Every road in Summit County… is coned off just in time for July 4th. Nothing happened for 40 years then in June every road project began at the same time. Don’t these guys talk to each other? Oh… maybe they do.
There’s good news and there’s bad news… Summit County has the highest life expectancy in the USA at 86.3 years per a University of Washington study this year. However, another recent study finds Summit and Eagle counties have the highest health care costs in the country. So, to recap: In Summit County you’ll live forever but you’ll be eating cat food ‘cause it’s all you can afford.
A new bike race will visit Breckenridge as a race venue this year… the Colorado Classic will be in town August 11. No long distance multiple pass routes this year, just local circuits. Lots of world class men and women racers will be here, however. We’ll see if shorter is better.
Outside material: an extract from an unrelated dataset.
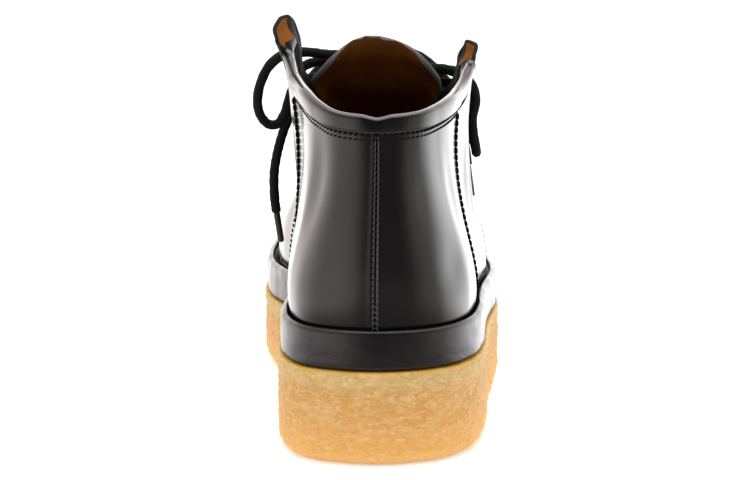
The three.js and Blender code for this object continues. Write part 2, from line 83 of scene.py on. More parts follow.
# Fine sizes that only the looks have
CREPE_BEVEL = 0.8
RAND_BEVEL = 1.4
BOARD_THICKNESS = 3.8
BOARD_ROUNDING = 1.4
BOARD_CROWN = 0.1
CLEARANCE = 5 * GAP
BAND_ROLL = 0.35
COLLAR_DIP = 1.0
COLLAR_DIP_REACH = 5.5
TIP_PARING = 1.5
BRAID_PITCH = 4.2
BRAID_DEPTH = 0.1
BRAID_STRANDS = 3
WRAP_WIDTH = 4.4
WRAP_RADIUS = 1.7
BUNDLE_RADIUS = 1.6
SHADOW_STRIP_LIFT = 0.1
PLACE_STEP = 0.002
SIDES = (("outer", 1), ("inner", -1))


def table(names, rows):
    columns = np.array(rows, float).T
    return dict(zip(names.split(), columns))


FOOT_OUTLINE = table("place outer inner outer_along inner_along", [
    (0.0, -0.031, 0.031, 0.0, 0.0),
    (0.07, 0.2, 0.262, 0.022, 0.024),
    (0.14, 0.322, 0.35, 0.075, 0.078),
    (0.2, 0.367, 0.369, 0.14, 0.143),
    (0.27, 0.385, 0.358, 0.21, 0.21),
    (0.35, 0.4, 0.335, 0.272, 0.27),
    (0.44, 0.422, 0.322, 0.335, 0.335),
    (0.53, 0.447, 0.33, 0.395, 0.393),
    (0.62, 0.468, 0.366, 0.448, 0.448),
    (0.71, 0.483, 0.428, 0.505, 0.508),
    (0.78, 0.487, 0.485, 0.58, 0.588),
    (0.84, 0.475, 0.507, 0.672, 0.68),
    (0.89, 0.442, 0.492, 0.768, 0.775),
    (0.93, 0.37, 0.442, 0.862, 0.868),
    (0.965, 0.235, 0.325, 0.947, 0.951),
    (1.0, -0.085, 0.085, 1.0, 1.0),
])
TOP_EDGE = table("place outer inner outer_along inner_along outer_up inner_up", [
    (0.0, -0.024, 0.024, 0.03, 0.03, 0.992, 0.992),
    (0.07, 0.13, 0.179, 0.045, 0.044, 1.002, 1.006),
    (0.14, 0.214, 0.265, 0.088, 0.086, 1.018, 1.039),
    (0.2, 0.276, 0.319, 0.14, 0.138, 1.038, 1.075),
    (0.27, 0.32, 0.357, 0.203, 0.2, 1.056, 1.095),
    (0.34, 0.355, 0.389, 0.25, 0.25, 1.088, 1.13),
    (0.395, 0.378, 0.405, 0.284, 0.288, 1.13, 1.178),
    (0.43, 0.391, 0.418, 0.306, 0.308, 1.157, 1.222),
    (0.447, 0.384, 0.418, 0.316, 0.314, 1.19, 1.271),
    (0.459, 0.388, 0.416, 0.327, 0.323, 1.232, 1.32),
    (0.475, 0.377, 0.41, 0.334, 0.333, 1.247, 1.37),
    (0.488, 0.366, 0.396, 0.34, 0.34, 1.252, 1.381),
    (0.5, 0.37, 0.392, 0.346, 0.348, 1.239, 1.357),
    (0.515, 0.362, 0.384, 0.353, 0.358, 1.2, 1.285),
    (0.54, 0.36, 0.384, 0.38, 0.382, 1.12, 1.15),
    (0.57, 0.33, 0.345, 0.417, 0.417, 1.0, 1.03),
    (0.6, 0.285, 0.29, 0.455, 0.455, 0.945, 0.965),
    (0.66, 0.226, 0.231, 0.54, 0.54, 0.83, 0.84),
    (0.71, 0.162, 0.162, 0.621, 0.621, 0.705, 0.705),
    (0.74, 0.135, 0.135, 0.645, 0.645, 0.67, 0.67),
    (0.85, 0.063, 0.063, 0.655, 0.655, 0.655, 0.655),
    (1.0, 0.0, 0.0, 0.656, 0.656, 0.655, 0.655),
])
# How far the tips of the facings curl outwards and back, as shares of the ball width
TIP_FLARE = table("place outer inner", [
    (0.0, 0, 0), (0.425, 0, 0), (0.447, 0.021, 0.045), (0.459, 0.028, 0.058),
    (0.475, 0.021, 0.042), (0.488, 0.008, 0.018), (0.505, 0, 0), (1.0, 0, 0),
])
WALL_SHAPE = table("place low_out inner_low_out low_up high_out inner_high_out high_along high_down", [
    (0.0, 0.062, 0.062, 0.38, 0.0, 0.0, -0.012, 0.4),
    (0.14, 0.058, 0.062, 0.3, -0.03, -0.045, -0.004, 0.48),
    (0.27, 0.042, 0.07, 0.24, -0.085, -0.1, 0.0, 0.55),
    (0.42, 0.03, 0.04, 0.24, -0.075, -0.065, 0.008, 0.75),
    (0.5, 0.015, 0.03, 0.22, -0.035, -0.02, 0.004, 0.6),
    (0.6, 0.01, 0.025, 0.24, 0.0, 0.04, 0.005, 0.35),
    (0.71, 0.03, 0.03, 0.32, 0.14, 0.13, 0.012, 0.12),
    (0.8, 0.035, 0.035, 0.38, 0.17, 0.17, 0.05, 0.1),
    (0.9, 0.035, 0.035, 0.45, 0.14, 0.15, 0.13, 0.15),
    (1.0, 0.03, 0.03, 0.55, -0.02, 0.02, 0.175, 0.13),
])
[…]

Another in the continuing series Signs That The Apocalypse Is Imminent: New developments are beginning again in Winter Park. Each time in the past when large new construction projects have begun in our neighbor over Berthoud Pass, an immediate recession has killed the whole thing. Instead of new housing, those guys really need a tunnel under Berthoud Pass.
It’s Summer again in Summit County. The crowds are back and the festivals are in full swing every weekend. (there’s a Bacon Fest… really?)
Boats and paddlers on the lake and happy visitors flit from shop to shop. The number of outdoor cafes and bars has increased every year so now you can sit and watch the strollers as you have a glass of wine. Summer… again… my 45th in the mountains. Enjoy your stay!